- **RECORDED DATA**

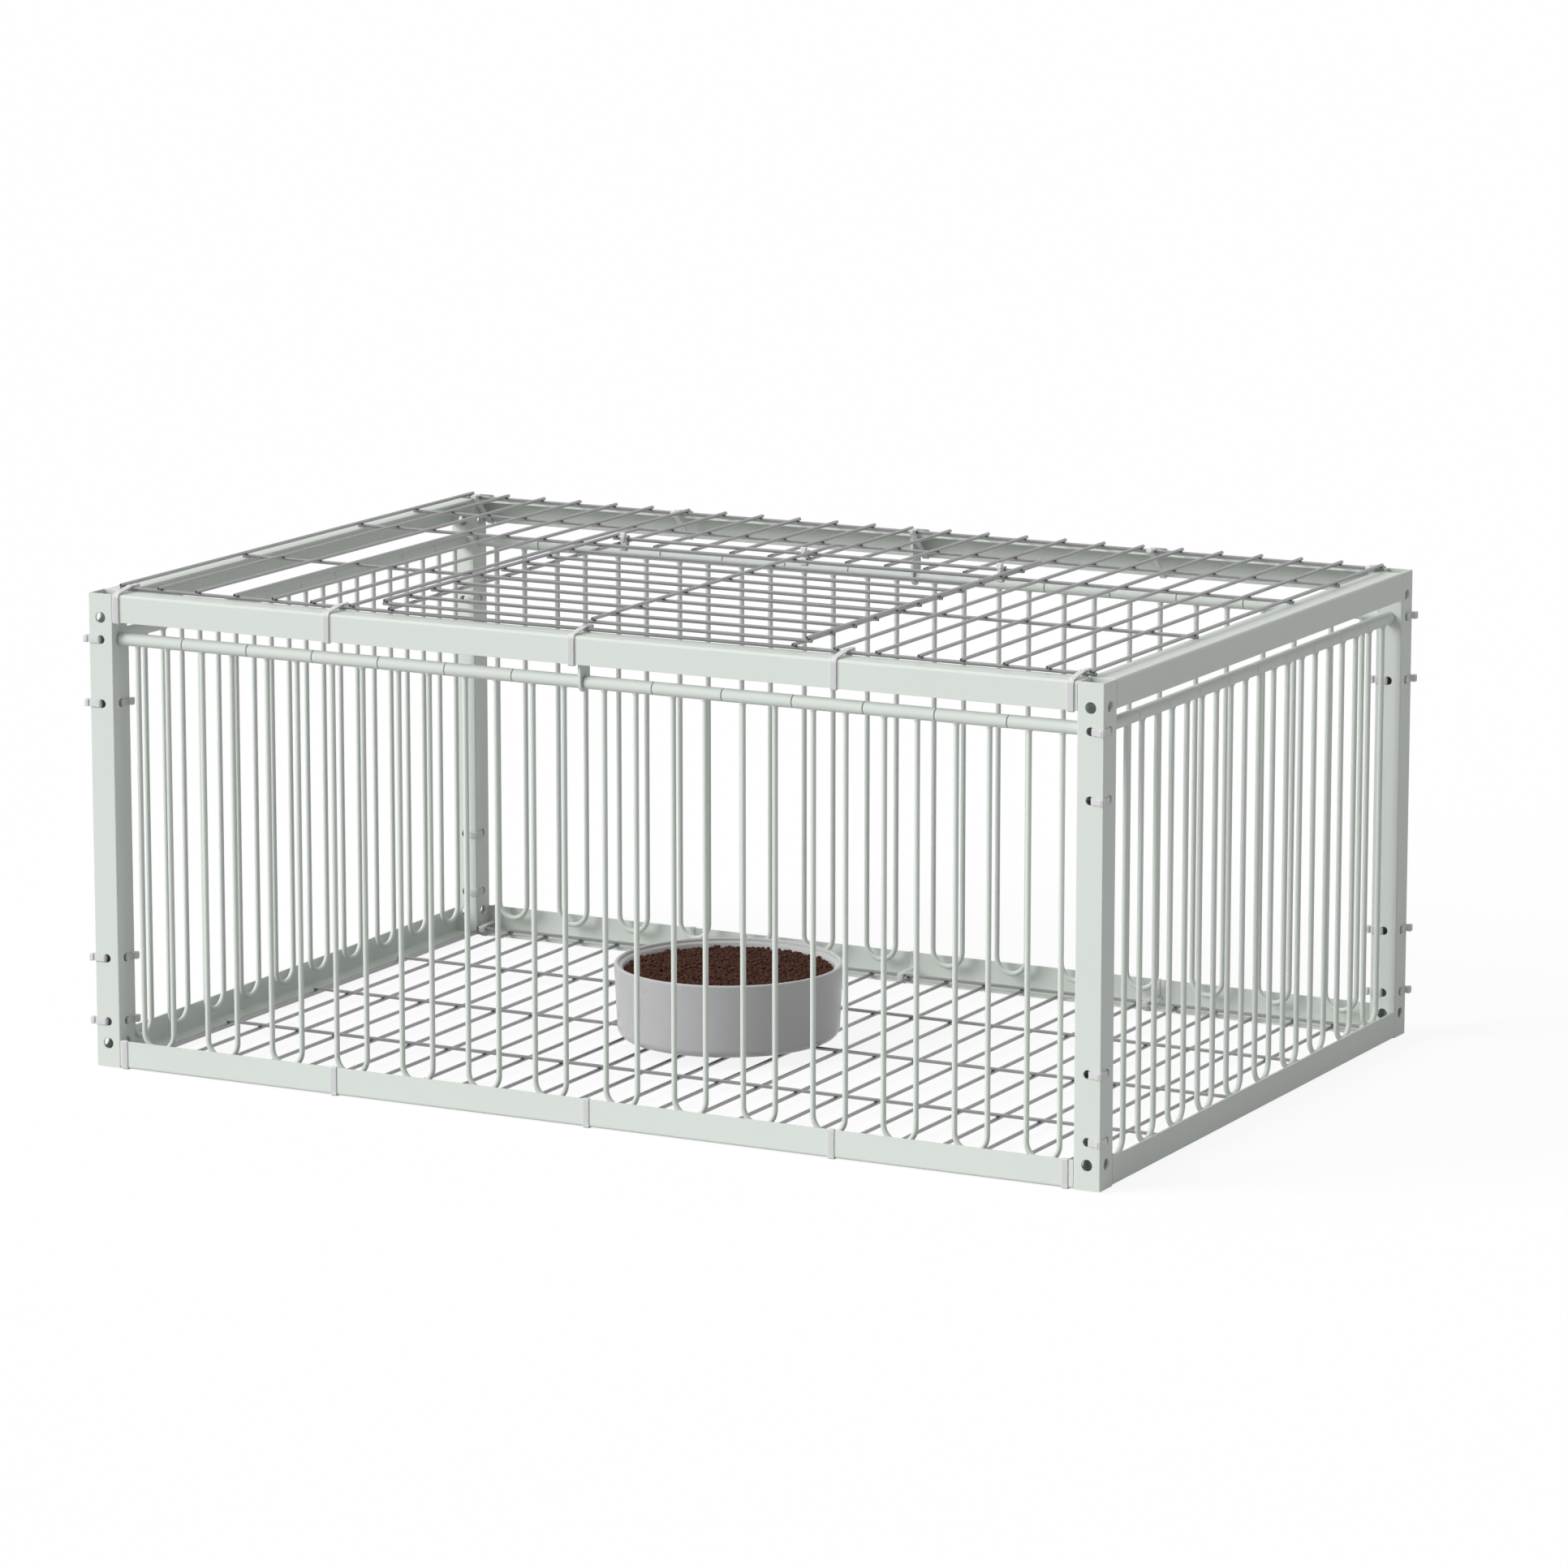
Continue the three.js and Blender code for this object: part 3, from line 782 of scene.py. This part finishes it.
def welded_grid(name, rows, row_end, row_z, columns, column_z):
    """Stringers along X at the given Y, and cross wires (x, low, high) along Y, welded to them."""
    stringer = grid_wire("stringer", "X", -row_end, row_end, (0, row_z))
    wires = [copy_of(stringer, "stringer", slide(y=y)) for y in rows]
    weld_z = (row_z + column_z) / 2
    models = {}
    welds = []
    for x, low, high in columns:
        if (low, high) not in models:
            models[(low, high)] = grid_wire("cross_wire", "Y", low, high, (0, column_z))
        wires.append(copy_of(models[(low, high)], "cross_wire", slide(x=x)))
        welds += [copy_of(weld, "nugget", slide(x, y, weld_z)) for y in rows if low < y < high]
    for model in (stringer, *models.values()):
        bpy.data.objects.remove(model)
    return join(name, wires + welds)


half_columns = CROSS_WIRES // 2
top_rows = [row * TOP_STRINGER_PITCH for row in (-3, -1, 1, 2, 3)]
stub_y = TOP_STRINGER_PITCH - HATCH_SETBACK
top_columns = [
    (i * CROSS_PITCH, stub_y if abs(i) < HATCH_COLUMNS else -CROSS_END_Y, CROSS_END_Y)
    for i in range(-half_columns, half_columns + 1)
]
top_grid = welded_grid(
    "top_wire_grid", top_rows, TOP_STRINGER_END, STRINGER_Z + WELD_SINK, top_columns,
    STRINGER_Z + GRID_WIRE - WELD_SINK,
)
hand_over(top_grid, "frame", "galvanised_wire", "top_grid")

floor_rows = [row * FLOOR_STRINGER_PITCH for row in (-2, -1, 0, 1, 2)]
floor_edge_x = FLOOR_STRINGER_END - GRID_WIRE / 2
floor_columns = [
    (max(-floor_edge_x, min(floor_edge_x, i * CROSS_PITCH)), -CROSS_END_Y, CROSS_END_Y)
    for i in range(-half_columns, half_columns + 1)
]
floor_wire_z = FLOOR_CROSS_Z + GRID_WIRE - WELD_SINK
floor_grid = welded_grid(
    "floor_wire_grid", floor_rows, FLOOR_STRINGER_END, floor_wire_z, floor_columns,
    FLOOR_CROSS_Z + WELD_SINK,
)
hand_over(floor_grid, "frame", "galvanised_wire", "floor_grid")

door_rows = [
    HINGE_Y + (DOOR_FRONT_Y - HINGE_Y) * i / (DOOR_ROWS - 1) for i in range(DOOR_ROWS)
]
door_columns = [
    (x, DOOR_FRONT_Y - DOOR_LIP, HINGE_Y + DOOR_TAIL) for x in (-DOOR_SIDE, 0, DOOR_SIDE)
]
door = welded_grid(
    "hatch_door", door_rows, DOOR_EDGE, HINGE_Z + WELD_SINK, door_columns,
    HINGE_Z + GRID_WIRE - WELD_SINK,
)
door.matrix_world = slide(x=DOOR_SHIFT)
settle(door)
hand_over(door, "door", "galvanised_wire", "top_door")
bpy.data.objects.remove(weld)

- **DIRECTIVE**
Repeat the material in full, exactly as it stands.

- **OUTPUT OF THE EXERCISE**
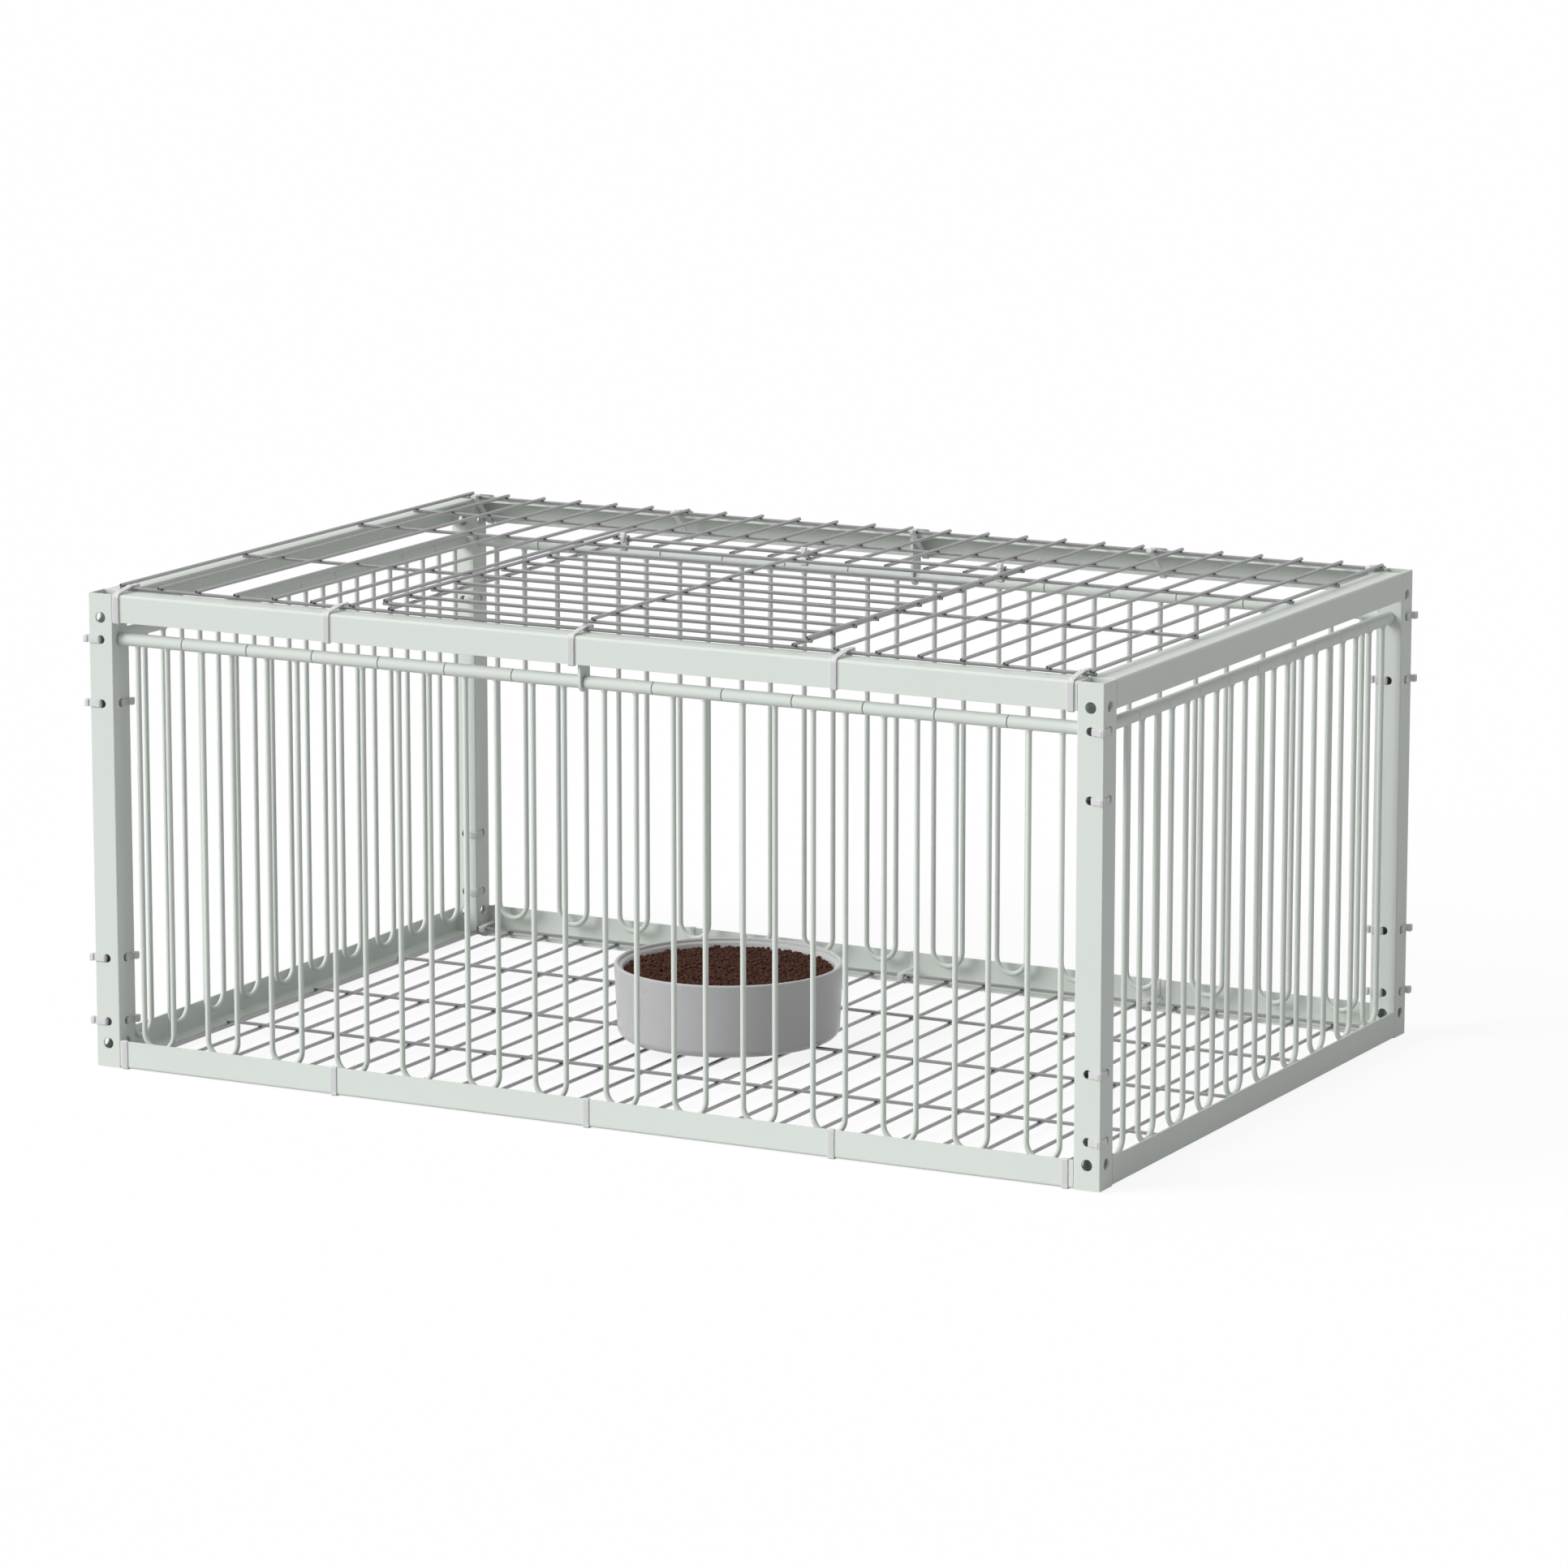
Continue the three.js and Blender code for this object: part 3, from line 782 of scene.py. This part finishes it.
def welded_grid(name, rows, row_end, row_z, columns, column_z):
    """Stringers along X at the given Y, and cross wires (x, low, high) along Y, welded to them."""
    stringer = grid_wire("stringer", "X", -row_end, row_end, (0, row_z))
    wires = [copy_of(stringer, "stringer", slide(y=y)) for y in rows]
    weld_z = (row_z + column_z) / 2
    models = {}
    welds = []
    for x, low, high in columns:
        if (low, high) not in models:
            models[(low, high)] = grid_wire("cross_wire", "Y", low, high, (0, column_z))
        wires.append(copy_of(models[(low, high)], "cross_wire", slide(x=x)))
        welds += [copy_of(weld, "nugget", slide(x, y, weld_z)) for y in rows if low < y < high]
    for model in (stringer, *models.values()):
        bpy.data.objects.remove(model)
    return join(name, wires + welds)


half_columns = CROSS_WIRES // 2
top_rows = [row * TOP_STRINGER_PITCH for row in (-3, -1, 1, 2, 3)]
stub_y = TOP_STRINGER_PITCH - HATCH_SETBACK
top_columns = [
    (i * CROSS_PITCH, stub_y if abs(i) < HATCH_COLUMNS else -CROSS_END_Y, CROSS_END_Y)
    for i in range(-half_columns, half_columns + 1)
]
top_grid = welded_grid(
    "top_wire_grid", top_rows, TOP_STRINGER_END, STRINGER_Z + WELD_SINK, top_columns,
    STRINGER_Z + GRID_WIRE - WELD_SINK,
)
hand_over(top_grid, "frame", "galvanised_wire", "top_grid")

floor_rows = [row * FLOOR_STRINGER_PITCH for row in (-2, -1, 0, 1, 2)]
floor_edge_x = FLOOR_STRINGER_END - GRID_WIRE / 2
floor_columns = [
    (max(-floor_edge_x, min(floor_edge_x, i * CROSS_PITCH)), -CROSS_END_Y, CROSS_END_Y)
    for i in range(-half_columns, half_columns + 1)
]
floor_wire_z = FLOOR_CROSS_Z + GRID_WIRE - WELD_SINK
floor_grid = welded_grid(
    "floor_wire_grid", floor_rows, FLOOR_STRINGER_END, floor_wire_z, floor_columns,
    FLOOR_CROSS_Z + WELD_SINK,
)
hand_over(floor_grid, "frame", "galvanised_wire", "floor_grid")

door_rows = [
    HINGE_Y + (DOOR_FRONT_Y - HINGE_Y) * i / (DOOR_ROWS - 1) for i in range(DOOR_ROWS)
]
door_columns = [
    (x, DOOR_FRONT_Y - DOOR_LIP, HINGE_Y + DOOR_TAIL) for x in (-DOOR_SIDE, 0, DOOR_SIDE)
]
door = welded_grid(
    "hatch_door", door_rows, DOOR_EDGE, HINGE_Z + WELD_SINK, door_columns,
    HINGE_Z + GRID_WIRE - WELD_SINK,
)
door.matrix_world = slide(x=DOOR_SHIFT)
settle(door)
hand_over(door, "door", "galvanised_wire", "top_door")
bpy.data.objects.remove(weld)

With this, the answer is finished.